US Financial Bond House: Citigroup

IFR Americas Review of the Year 2013
4 min read

Standing tall

Citigroup spearheaded the major trends driving FIG issuance in 2013, brought debut banks from as far away as Nigeria, Japan and Brazil to the US market and nurtured an investor base for a new generation of European bank capital securities – all without once dropping the ball on serving regular FIG clients at home. Citigroup is IFR’s US Financial Bond House of the Year.

For the first time since the financial crisis, banks became the safe play in the US market in the past year, and industrials were the bearers of event risk – a role reversal that launched a surge of US and Yankee FIG issuance in 2013.

By Thanksgiving, FIG new issue volume was just shy of US$400bn for 2013, a level not seen since 2007, if the spate of bank government-guaranteed bonds in the dark days of 2008–2010 is excluded.

Yankee issuance soared, and Citigroup stood out from the crowd as the underwriter that made the most of a booming FIG market in US dollars by laying the groundwork for new products to thrive and introducing a staggering array of different kinds of financials to US investors.

Its global reach led it to doing US dollar deals for the first time for First Bank of Nigeria, Abu Dhabi’s Al Hilal, Brazil’s BTG Pactual, Chile’s Corpbanca and then at the other end of the spectrum issuers like Skandinaviska Enskilda Banken, Fukoku Life and Sumitomo Mitsui Trust Bank.

Its repeat business is also impressive: Ally Financial has used Citigroup on every deal it has done, as has Sumitomo Mitsui Banking Corp; it led more Australian bank deals than any other underwriter in US dollars and was neck and neck with JP Morgan for doing the most transactions for Canadian banks.

It was also bookrunner or lead manager on every Additional Tier 1 and Tier 2 CoCo brought to the US market in 2013, including ING’s blowout US$2bn sub-debt deal, Societe Generale’s inaugural Reg S-only Additional Tier 1 with a temporary writedown, Credit Agricole’s 10-year non-call five CoCo and Barclays’ landmark US$2bn perpetual non-call five SEC-registered AT1 in November.
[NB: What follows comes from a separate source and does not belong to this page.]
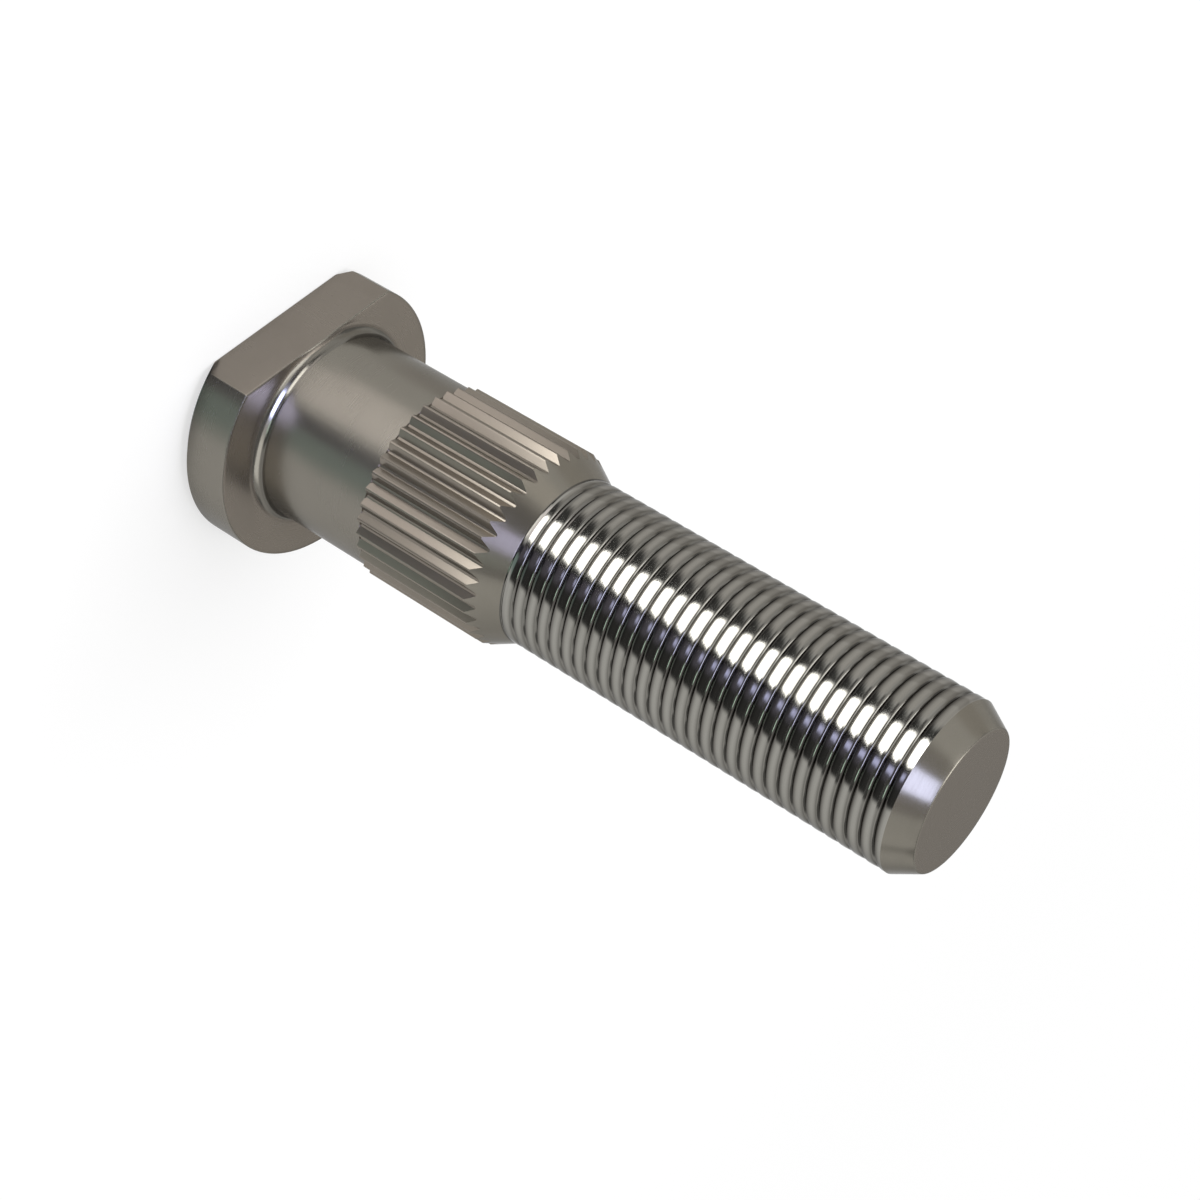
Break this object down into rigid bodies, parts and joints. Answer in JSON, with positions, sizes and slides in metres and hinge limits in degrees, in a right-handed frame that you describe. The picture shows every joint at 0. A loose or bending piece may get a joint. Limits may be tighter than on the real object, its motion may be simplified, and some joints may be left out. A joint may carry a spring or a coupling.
{
  "type": "wheel bolt",
  "caption": "Press-in steel wheel bolt: round head clipped flat on one side, plain shank, serrated collar and a long fine-pitch thread with a chamfered tip.",
  "frame": {"origin": "middle of the head's flat back face, on the bolt's axis", "axes": "+Z along the bolt from the head to the tip, -Y out of the clipped side of the head"},
  "size_m": [0.03, 0.026, 0.084],
  "materials": {
    "steel": "satin forged and turned steel, brighter and smoother on the rolled thread"
  },
  "bodies": {
    "root": {"wheel_bolt": "steel"}
  },
  "joints": []
}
Citigroup’s global geographical reach is one reason for its prowess, but what really makes the bank a first call for financial issuers is its reputation for intense coverage and a superior ability to handle giant asset managers in the allocation process.
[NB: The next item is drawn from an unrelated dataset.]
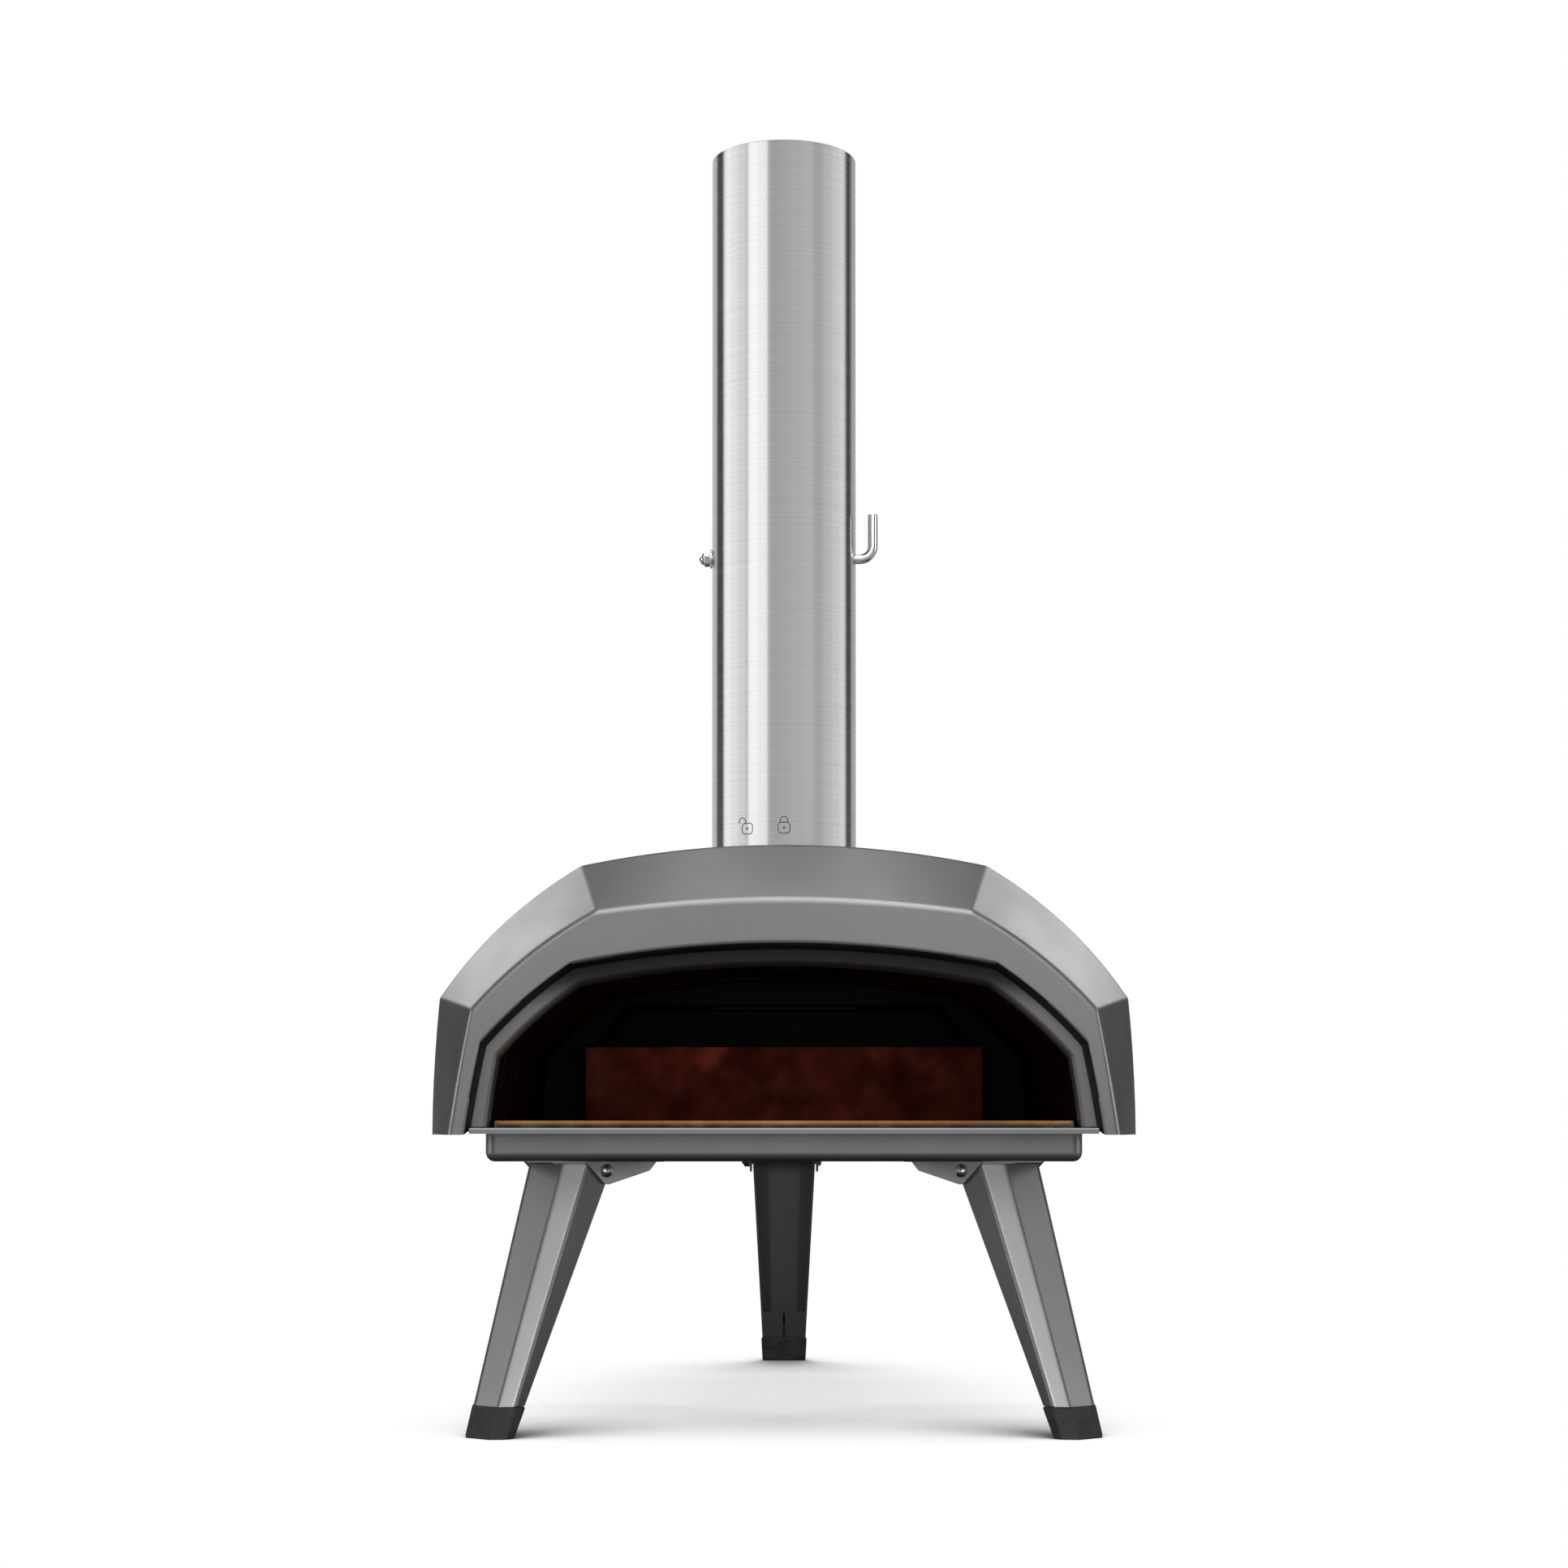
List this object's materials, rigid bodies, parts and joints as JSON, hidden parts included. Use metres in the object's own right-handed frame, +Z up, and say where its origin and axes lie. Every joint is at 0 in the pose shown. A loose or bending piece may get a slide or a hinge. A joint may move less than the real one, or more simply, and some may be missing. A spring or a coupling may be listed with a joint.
{
  "type": "wood fired pizza oven",
  "caption": "Portable outdoor pizza oven: faceted steel body on folding legs with a tall damper chimney, baking stone, rear firebox, pull-out fuel tray and lift-off hatch.",
  "frame": {"origin": "centre of the plan box on the floor, under the feet", "axes": "+Z up, -Y out of the oven's mouth, +X to the right of someone facing the oven's back"},
  "size_m": [0.4, 0.665, 0.784],
  "materials": {
    "powder_coat": "satin grey powder coat over steel sheet",
    "brushed_steel": "brushed stainless steel, grain round the tube",
    "liner_steel": "stainless sheet darkened by heat",
    "bright_steel": "bright stainless fasteners and rod",
    "rubber": "matt black moulded rubber",
    "baking_stone": "matt cordierite",
    "ceramic_wool": "white ceramic fibre blanket"
  },
  "bodies": {
    "oven": {"front_hood": "powder_coat", "mouth_frame": "powder_coat", "outer_shell": "powder_coat", "rear_plate": "powder_coat", "base_pan": "powder_coat", "sill_plate": "powder_coat", "bracket_front_left": "powder_coat", "bracket_front_right": "powder_coat", "bracket_rear": "powder_coat", "firebox_housing": "powder_coat", "hatch_neck": "powder_coat", "oven_liner": "liner_steel", "stone_rest_left": "liner_steel", "stone_rest_right": "liner_steel", "fuel_guard": "liner_steel", "chimney_collar": "brushed_steel", "collar_rivet_1": "bright_steel", "collar_rivet_2": "bright_steel", "collar_rivet_3": "bright_steel", "collar_rivet_4": "bright_steel", "pivot_screw_front_left": "bright_steel", "pivot_screw_front_right": "bright_steel", "pivot_screw_rear": "bright_steel", "pivot_nut_front_left": "bright_steel", "pivot_nut_front_right": "bright_steel", "pivot_nut_rear": "bright_steel", "insulation_blanket": "ceramic_wool"},
    "baking_stone": {"baking_stone": "baking_stone"},
    "chimney": {"chimney_tube": "brushed_steel"},
    "damper": {"damper_rod": "bright_steel", "damper_plate": "brushed_steel", "damper_washer": "bright_steel", "damper_cap_nut": "bright_steel", "damper_screw_left": "bright_steel", "damper_screw_right": "bright_steel"},
    "leg_front_left": {"leg_front_left": "powder_coat", "foot_front_left": "rubber"},
    "leg_front_right": {"leg_front_right": "powder_coat", "foot_front_right": "rubber"},
    "leg_rear": {"leg_rear": "powder_coat", "foot_rear": "rubber"},
    "fuel_tray": {"fuel_tray": "liner_steel", "tray_face": "powder_coat", "tray_handle": "bright_steel", "tray_boss_left": "bright_steel", "tray_boss_right": "bright_steel"},
    "hatch": {"hatch_lid": "powder_coat", "hatch_handle": "bright_steel", "hatch_boss_left": "bright_steel", "hatch_boss_right": "bright_steel"}
  },
  "joints": [
    {"name": "leg_front_left_fold", "type": "hinge", "parent": "oven", "child": "leg_front_left", "pos_m": [-0.12368, -0.21622, 0.1515], "axis": [0.788, -0.6157, 0], "range_deg": [0, 114]},
    {"name": "leg_front_right_fold", "type": "hinge", "parent": "oven", "child": "leg_front_right", "pos_m": [0.12368, -0.21622, 0.1515], "axis": [0.788, 0.6157, 0], "range_deg": [0, 114]},
    {"name": "leg_rear_fold", "type": "hinge", "parent": "oven", "child": "leg_rear", "pos_m": [0, 0.1925, 0.1515], "axis": [-1, 0, 0], "range_deg": [0, 114]},
    {"name": "chimney_twist", "type": "hinge", "parent": "oven", "child": "chimney", "pos_m": [0, -0.1245, 0.345], "axis": [0, 0, 1], "range_deg": [0, 32]},
    {"name": "damper_turn", "type": "hinge", "parent": "chimney", "child": "damper", "pos_m": [0, -0.1245, 0.533], "axis": [1, 0, 0], "range_deg": [0, 90]},
    {"name": "stone_lift", "type": "slide", "parent": "oven", "child": "baking_stone", "axis": [0, 0, 1], "range_m": [0, 0.018]},
    {"name": "tray_slide", "type": "slide", "parent": "oven", "child": "fuel_tray", "axis": [0, 1, 0], "range_m": [0, 0.17]},
    {"name": "hatch_lift", "type": "slide", "parent": "oven", "child": "hatch", "axis": [0, 0, 1], "range_m": [0, 0.12]}
  ]
}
“The thing about Citi is that they have a very deep and integrated coverage model,” said the chief financial officer at a US financial institution. “There’s no ambiguity about who we need to call, because the investment banker and the syndicate desks work very closely together.”

Negotiating a delicate balance between the interests of issuers and the biggest asset managers during pricing and allocation is even more of a differentiator, say clients.
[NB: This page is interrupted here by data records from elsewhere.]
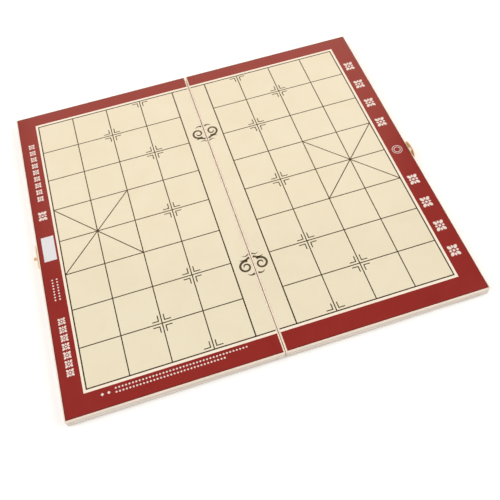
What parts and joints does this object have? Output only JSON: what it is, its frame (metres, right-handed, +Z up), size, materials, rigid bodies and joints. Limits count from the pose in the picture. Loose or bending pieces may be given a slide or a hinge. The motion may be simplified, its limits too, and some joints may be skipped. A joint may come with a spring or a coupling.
{
  "type": "folding board game box",
  "caption": "Folding wooden xiangqi board box: shallow trays hinged along the river, whose outer faces open flat into the playing board, with a brass flap clasp to keep it shut.",
  "frame": {"origin": "middle of the fold on the plane of the rims, which is the table when the board lies open", "axes": "+Z up with the playing face up, +Y along the fold, +X across it towards the tray that carries the clasp's flap"},
  "size_m": [0.3917, 0.35, 0.0149],
  "materials": {
    "panel_board": "satin, pale sealed edge",
    "printed_sheet": "glossy film over print",
    "wall_wood": "plain, lightly sealed",
    "brass": "thin brass plating",
    "brad_steel": "bright",
    "pin_steel": "bright"
  },
  "bodies": {
    "left_tray": {"left_panel": "panel_board", "left_print_sheet": "printed_sheet", "left_outer_wall": "wall_wood", "left_hinge_wall": "wall_wood", "left_near_wall": "wall_wood", "left_far_wall": "wall_wood", "left_corner_brads": "brad_steel", "left_hinge_nails": "brass", "near_hinge_left_leaf": "brass", "far_hinge_left_leaf": "brass", "near_hinge_pin": "pin_steel", "far_hinge_pin": "pin_steel", "clasp_catch": "brass", "clasp_catch_nails": "brass"},
    "right_tray": {"right_panel": "panel_board", "right_print_sheet": "printed_sheet", "right_outer_wall": "wall_wood", "right_hinge_wall": "wall_wood", "right_near_wall": "wall_wood", "right_far_wall": "wall_wood", "right_corner_brads": "brad_steel", "right_hinge_nails": "brass", "near_hinge_right_leaf": "brass", "far_hinge_right_leaf": "brass", "clasp_flap_plate": "brass", "clasp_flap_plate_nails": "brass", "clasp_pin": "pin_steel"},
    "flap": {"clasp_flap": "brass"}
  },
  "joints": [
    {"name": "board_fold", "type": "hinge", "parent": "left_tray", "child": "right_tray", "pos_m": [0, 0, -0.0001], "axis": [0, 1, 0], "range_deg": [-4, 180]},
    {"name": "flap_swing", "type": "hinge", "parent": "right_tray", "child": "flap", "pos_m": [0.1935, -0.0055, 0.0027], "axis": [0, 1, 0], "range_deg": [0, 180]}
  ]
}
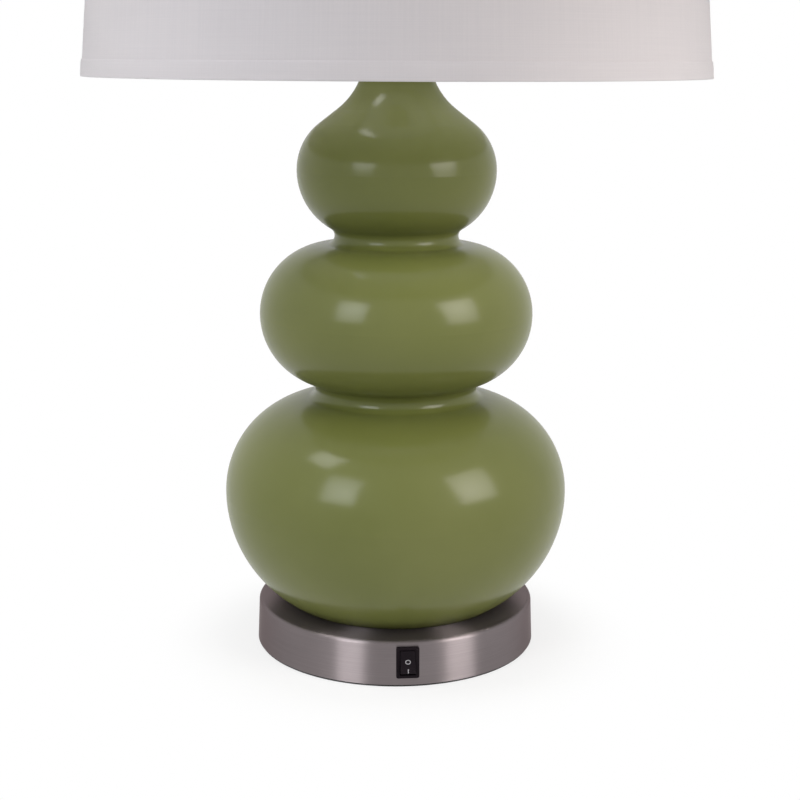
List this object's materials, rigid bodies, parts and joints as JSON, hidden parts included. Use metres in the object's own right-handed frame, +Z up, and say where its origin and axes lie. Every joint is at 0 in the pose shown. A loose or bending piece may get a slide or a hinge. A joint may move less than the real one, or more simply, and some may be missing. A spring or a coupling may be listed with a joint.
{
  "type": "table lamp",
  "caption": "Glazed ceramic table lamp of three stacked bulbs on a brushed-metal foot with a rocker switch, a harp and a tapered fabric drum shade.",
  "frame": {"origin": "centre of the foot's underside, on the lamp's axis", "axes": "+Z up along the lamp's axis, -Y towards the rocker switch at the front, +X to the right seen from the front"},
  "size_m": [0.4063, 0.4064, 0.6765],
  "materials": {
    "brushed_nickel": "brushed round the axis",
    "felt": "matt",
    "black_board": "satin",
    "zinc_steel": "zinc plated",
    "cast_weight": "rough cast",
    "brass_hardware": "turned",
    "seal_rubber": "matt",
    "green_glaze": "glossy",
    "harp_steel": "nickel plated",
    "socket_metal": "nickel plated",
    "fibre_liner": "matt",
    "socket_moulding": "moulded",
    "bulb_aluminium": "pressed",
    "opal_glass": "frosted inside",
    "black_glass": "glossy",
    "solder": "smooth",
    "shade_cloth": "plain weave",
    "shade_backing": "smooth",
    "hem_cloth": "plain weave",
    "white_wire": "powder coated",
    "switch_plastic": "satin",
    "rocker_plastic": "smooth"
  },
  "bodies": {
    "lamp": {"base_pan": "brushed_nickel", "base_felt": "felt", "base_cover": "black_board", "cover_screws": "zinc_steel", "cover_posts": "zinc_steel", "ballast": "cast_weight", "base_washer": "zinc_steel", "base_nut": "brass_hardware", "centre_tube": "zinc_steel", "seat_gasket": "seal_rubber", "ceramic_body": "green_glaze", "vase_cap": "brushed_nickel", "neck_nut": "brass_hardware", "neck_collar": "brushed_nickel", "harp_saddle": "harp_steel", "harp": "harp_steel", "socket_cap": "socket_metal", "socket_set_screw": "zinc_steel", "socket_shell": "socket_metal", "socket_liner": "fibre_liner", "socket_core": "socket_moulding", "socket_terminals": "brass_hardware", "socket_screw_shell": "bulb_aluminium", "socket_contact": "brass_hardware", "switch_housing": "switch_plastic", "switch_spades": "brass_hardware", "cord_bush": "switch_plastic"},
    "ferrule_left": {"harp_ferrule_left": "harp_steel"},
    "ferrule_right": {"harp_ferrule_right": "harp_steel"},
    "bulb": {"bulb_glass": "opal_glass", "bulb_cap": "bulb_aluminium", "bulb_insulator": "black_glass", "bulb_tip_contact": "solder"},
    "shade": {"harp_swivel": "harp_steel", "shade_spider": "white_wire", "shade_top_ring": "white_wire", "shade_bottom_ring": "white_wire", "shade_fabric": "shade_cloth", "shade_liner": "shade_backing", "shade_bottom_hem": "hem_cloth", "shade_top_hem": "hem_cloth"},
    "finial": {"finial": "brushed_nickel"},
    "rocker": {"switch_rocker": "rocker_plastic"}
  },
  "joints": [
    {"name": "switch_press", "type": "hinge", "parent": "lamp", "child": "rocker", "pos_m": [0, -0.09445, 0.01695], "axis": [1, 0, 0], "range_deg": [0, 20]},
    {"name": "ferrule_left_lift", "type": "slide", "parent": "lamp", "child": "ferrule_left", "axis": [0, 0, 1], "range_m": [0, 0.016]},
    {"name": "ferrule_right_lift", "type": "slide", "parent": "lamp", "child": "ferrule_right", "axis": [0, 0, 1], "range_m": [0, 0.016]},
    {"name": "bulb_lift", "type": "slide", "parent": "lamp", "child": "bulb", "axis": [0, 0, 1], "range_m": [0, 0.03]},
    {"name": "shade_turn", "type": "hinge", "parent": "lamp", "child": "shade", "pos_m": [0, 0, 0.6469], "axis": [0, 0, 1], "continuous": true},
    {"name": "finial_lift", "type": "slide", "parent": "shade", "child": "finial", "axis": [0, 0, 1], "range_m": [0, 0.0125]}
  ]
}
According to some issuers and accounts on the buyside, the largest asset managers will demand bigger allocations or threaten to slash their orders, making it difficult to get the deal done at all, which often leads to a syndicate manager throwing the issuer’s interests under the bus and backing up the buyers’ pricing.

Citigroup is one underwriter that manages to find a suitable compromise for both sides.

“When you do a debt issue there is a fine balance that the underwriter needs to weigh, between the needs of the issuer and the interests of the investor,” said a Treasurer at a US bank. “One of the ways Citi distinguishes themselves is the way they play that match-making role to get the best possible outcome for both sides.”

Citigroup’s strategy is built on a very simple foundation that sounds trite, but apparently resonates in the syndicate trenches.

“Post-credit crisis, our emphasis in fixed income and especially in FIG is to spend a lot of the time really understanding the clients better,” said Peter Aherne, head of North American capital markets, syndicate and new products at Citigroup. “Sometimes that means prioritising unique accounts which would otherwise not get a big allocation in the book.”